Work to be completed: Reproduce each line exactly.

Modeling code records:
★ ★ ★ ★ ★ ★ ★
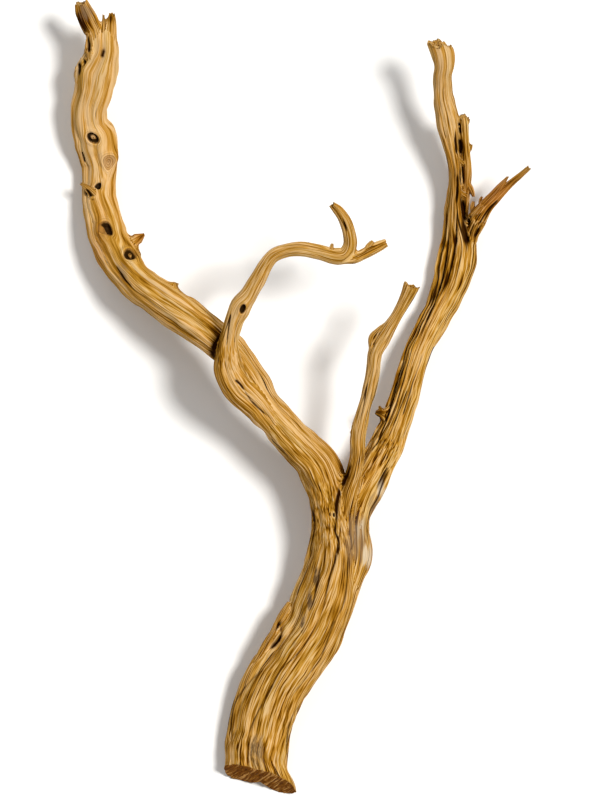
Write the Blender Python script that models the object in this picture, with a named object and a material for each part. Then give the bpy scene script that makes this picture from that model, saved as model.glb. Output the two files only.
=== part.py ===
"""A branching piece of driftwood, one solid, lying on a level surface.

The trunk's sawn foot is at -Y and the limbs spread towards +Y, with the weathered show side up (+Z).
Each limb is a skin swept along a smooth line through hand-placed rings. The limbs are joined into one
body by a Boolean union, the knot holes are hollowed out of it, and the underside is worn flat where it
meets the surface. The origin is at the bottom centre of the finished piece.
"""

import math
import random

import bpy
import numpy as np

MM = 0.001

# The whole piece is about 598 mm long, 345 mm wide and 128 mm high, and the trunk is 49 mm across.
# A ring is (across, up, height, half width, half depth) in millimetres: across is X and up is Y from
# the middle of the piece, and height is Z of the limb's centre above the surface that it lies on.
TRUNK_AND_LEFT_LIMB = (
    (-29, -293, 13, 26, 18.5),
    (-31.5, -276, 13.6, 23.3, 19),
    (-30.5, -256, 15, 23.7, 20),
    (-27, -236, 18, 25.2, 20.5),
    (-17.5, -214, 22.5, 25.2, 21),
    (-3.5, -194, 26.5, 24.8, 21),
    (9, -175, 30, 24.3, 21),
    (17.3, -155, 34, 24, 21),
    (22.7, -137, 37, 23.3, 20.5),
    (25.7, -120, 40, 21.2, 20),
    (25, -101, 43, 17.5, 18.5),
    (23.2, -84, 46, 14.6, 17),
    (20.2, -66, 49, 16, 16),
    (13, -49, 52.5, 16.2, 15.5),
    (0, -35, 56, 14.6, 15),
    (-13, -21, 59, 13.8, 14.5),
    (-25.3, -5.2, 62, 12.5, 14),
    (-34.8, 12.4, 64.5, 12, 13.5),
    (-45, 27.5, 66, 12.2, 13.5),
    (-57.5, 40.3, 65, 13.2, 14),
    (-79.5, 58.2, 60, 14.1, 14.5),
    (-104.7, 76.2, 50.5, 14.4, 15),
    (-124.8, 92.4, 40, 14.4, 15),
    (-141, 115.6, 29, 14.8, 15.5),
    (-148.7, 141, 19.5, 14, 15.2),
    (-151.3, 154, 15.4, 13, 14.6),
    (-150.8, 166, 13.2, 13, 14.6),
    (-149.8, 177, 13.6, 14.2, 15),
    (-151.2, 187, 16.4, 16, 15.5),
    (-153.5, 197, 20.5, 16.6, 15.5),
    (-156.7, 204.5, 23.5, 15.2, 15),
    (-158.6, 210, 25.5, 13.8, 15),
    (-157, 220, 29, 14, 14.5),
    (-154.7, 232, 33, 14.8, 14.5),
    (-152.6, 245, 37, 16.4, 14.5),
    (-150.8, 250.5, 39, 16, 14),
    (-148.6, 257.5, 41.5, 13.6, 13.3),
    (-147.4, 264, 44, 12.4, 12.5),
    (-147.5, 272, 46.5, 11.6, 11),
    (-148.5, 279, 48, 9.2, 9),
)
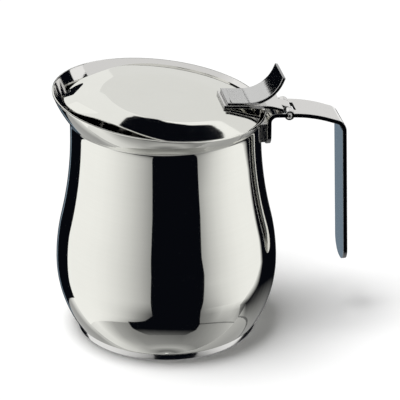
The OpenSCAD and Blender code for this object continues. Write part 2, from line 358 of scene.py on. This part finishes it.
★ ★ ★ ★ ★ ★ ★
The output:
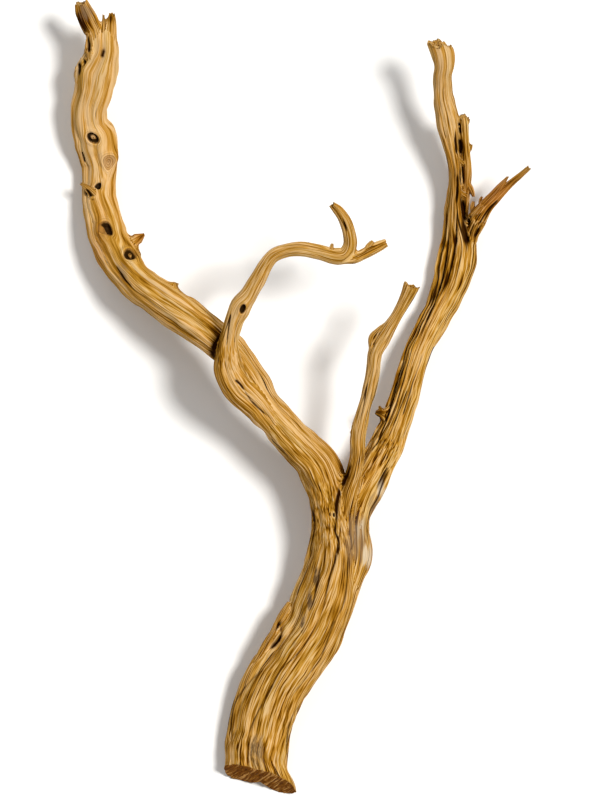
Write the Blender Python script that models the object in this picture, with a named object and a material for each part. Then give the bpy scene script that makes this picture from that model, saved as model.glb. Output the two files only.
=== part.py ===
"""A branching piece of driftwood, one solid, lying on a level surface.

The trunk's sawn foot is at -Y and the limbs spread towards +Y, with the weathered show side up (+Z).
Each limb is a skin swept along a smooth line through hand-placed rings. The limbs are joined into one
body by a Boolean union, the knot holes are hollowed out of it, and the underside is worn flat where it
meets the surface. The origin is at the bottom centre of the finished piece.
"""

import math
import random

import bpy
import numpy as np

MM = 0.001

# The whole piece is about 598 mm long, 345 mm wide and 128 mm high, and the trunk is 49 mm across.
# A ring is (across, up, height, half width, half depth) in millimetres: across is X and up is Y from
# the middle of the piece, and height is Z of the limb's centre above the surface that it lies on.
TRUNK_AND_LEFT_LIMB = (
    (-29, -293, 13, 26, 18.5),
    (-31.5, -276, 13.6, 23.3, 19),
    (-30.5, -256, 15, 23.7, 20),
    (-27, -236, 18, 25.2, 20.5),
    (-17.5, -214, 22.5, 25.2, 21),
    (-3.5, -194, 26.5, 24.8, 21),
    (9, -175, 30, 24.3, 21),
    (17.3, -155, 34, 24, 21),
    (22.7, -137, 37, 23.3, 20.5),
    (25.7, -120, 40, 21.2, 20),
    (25, -101, 43, 17.5, 18.5),
    (23.2, -84, 46, 14.6, 17),
    (20.2, -66, 49, 16, 16),
    (13, -49, 52.5, 16.2, 15.5),
    (0, -35, 56, 14.6, 15),
    (-13, -21, 59, 13.8, 14.5),
    (-25.3, -5.2, 62, 12.5, 14),
    (-34.8, 12.4, 64.5, 12, 13.5),
    (-45, 27.5, 66, 12.2, 13.5),
    (-57.5, 40.3, 65, 13.2, 14),
    (-79.5, 58.2, 60, 14.1, 14.5),
    (-104.7, 76.2, 50.5, 14.4, 15),
    (-124.8, 92.4, 40, 14.4, 15),
    (-141, 115.6, 29, 14.8, 15.5),
    (-148.7, 141, 19.5, 14, 15.2),
    (-151.3, 154, 15.4, 13, 14.6),
    (-150.8, 166, 13.2, 13, 14.6),
    (-149.8, 177, 13.6, 14.2, 15),
    (-151.2, 187, 16.4, 16, 15.5),
    (-153.5, 197, 20.5, 16.6, 15.5),
    (-156.7, 204.5, 23.5, 15.2, 15),
    (-158.6, 210, 25.5, 13.8, 15),
    (-157, 220, 29, 14, 14.5),
    (-154.7, 232, 33, 14.8, 14.5),
    (-152.6, 245, 37, 16.4, 14.5),
    (-150.8, 250.5, 39, 16, 14),
    (-148.6, 257.5, 41.5, 13.6, 13.3),
    (-147.4, 264, 44, 12.4, 12.5),
    (-147.5, 272, 46.5, 11.6, 11),
    (-148.5, 279, 48, 9.2, 9),
)
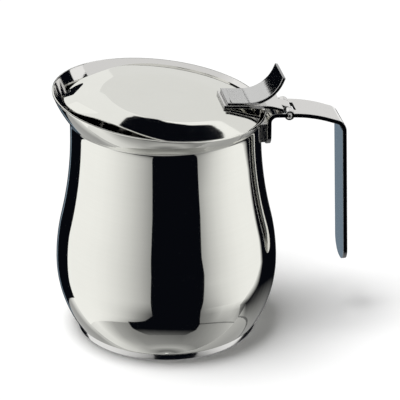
The OpenSCAD and Blender code for this object continues. Write part 2, from line 358 of scene.py on. This part finishes it.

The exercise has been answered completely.